The Lips, launched in Oklahoma City 19 years earlier, had already taken massive strides toward accessibility, having evolved considerably from the scrappy psych-rock of their early days: Their ninth LP, 1999’s The Soft Bulletin, was roundly labeled a masterpiece, recalling a darker and more blown-out version of the Beach Boys‘ wide-eyed symphonic pop circa Pet Sounds. But the group — by now the core unit of Coyne, multi-instrumentalist Steven Drozd, bassist Michael Ivins and longtime producer and engineer Dave Fridmann — got way more single-oriented with Yoshimi, dabbling in slick choruses and stylish computerized rhythms that borrowed from contemporary hip-hop and R&B.
The sessions took place at Fridmann’s Tarbox Studios in Cassadaga, N.Y., unfolding concurrently with work on two lower-profile projects: a soundtrack to the Lips’ warped, low-budget sci-fi movie, Christmas on Mars, and another for Bradley Beesley’s hand-fishing documentary, Okie Noodling. But even through the mess, a distinct sound started to emerge.
Hear the Flaming Lips’ ‘Ego Tripping at the Gates of Hell’
“It wasn’t really focused,” Fridmann recalled in Jim DeRogatis’ 2006 book Staring at Sound. “Wayne just brought in the latest stack of CDs he’d been listening to and said, ‘OK, I like Bjork, I like Madonna, I like all these different elements of these different things,’ and I had been of a similar mind that if we were going to start something, this seemed like as good a way as any other to try something new.”
The production was brighter and punchier, with Coyne — whose singing always relied more on charisma and emotion than technical ability — at his most confident and pitch-solid. Drozd and Fridmann, meanwhile, brought beats to the forefront, blending programmed sounds with loops and samples of the former’s live drumming. This experimentation spawned a handful of classics, including the processed, strummy singalongs “Yoshimi Battles the Pink Robots, Pt. 1,” “Ego Tripping at the Gates of Hell” and “Fight Test” (the latter of which, following a settlement, now credits Cat Stevens as a co-writer, given its similarity to 1970’s “Father and Son”). But the centerpiece of this not-quite-conceptual album is ”Do You Realize??,” the ultimate showcase for both Drozd as a grandiose arranger and Coyne as a sweet-sad philosopher.
The opening lyric, stunning in its simplicity — “Do you realize / That you have the most beautiful face? / Do you realize / We’re floating in space? / Do you realize / That happiness makes you cry? / Do you realize / That everyone you know someday will die?” — has given the song longevity they never anticipated.

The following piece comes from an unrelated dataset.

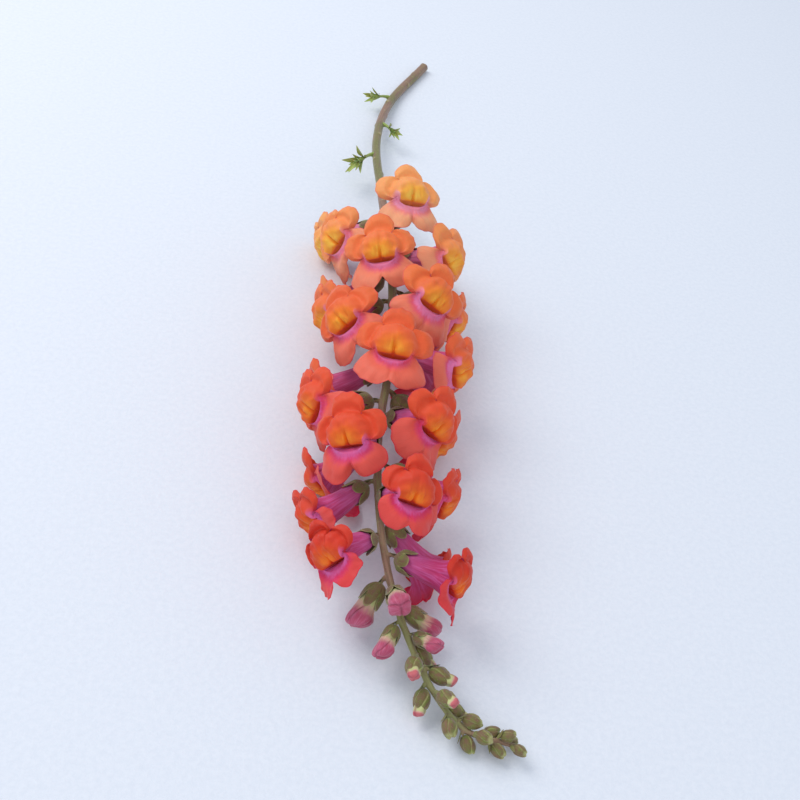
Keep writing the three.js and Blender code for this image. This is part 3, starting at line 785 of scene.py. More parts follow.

“I mean, a song like ‘Do You Realize??’ – that is such a magical combination of things,” Coyne told Clash. “And even when we did it, part of me thought it was too blunt and too brutal, you know? And it was only because Steven [Drozd] and Dave Fridmann would say, ‘No, that’s what makes it great! It is so gentle and so optimistic, but it does have this one slice of the horrible reality of being a human.’”
Watch the Flaming Lips’ ‘Do You Realize??’ Video
Ultimately, given the clarity of its songwriting, Yoshimi never feels like some overt move toward pop or electronica or any particular trend. Plus, it still bounces around all over the place, touching on everything from proggy trip-hop (“Are You a Hypnotist??”) to psychedelic folk (“In the Morning of Magicians).”
And despite Coyne’s skepticism that fans and critics would embrace this sonic shift, Yoshimi pleased both: landing at a then-best No. 50 on the Billboard 200, scoring a Grammy for Best Rock Instrumental Performance (“Approaching Pavonis Mons by Balloon [Utopia Planitia]”) and earning some of their most effusive critical praise. (The album even served as the springboard for a stage musical that debuted on Broadway in 2012.)
“We really thought when we put it out that people would not accept it at all, like, ‘This is just a silly pop experiment. The Flaming Lips don’t do this very well,'” Coyne told Yahoo, reflecting on the LP. “But nobody did. They just heard it as music, and we felt as though we got away with quite a bit.”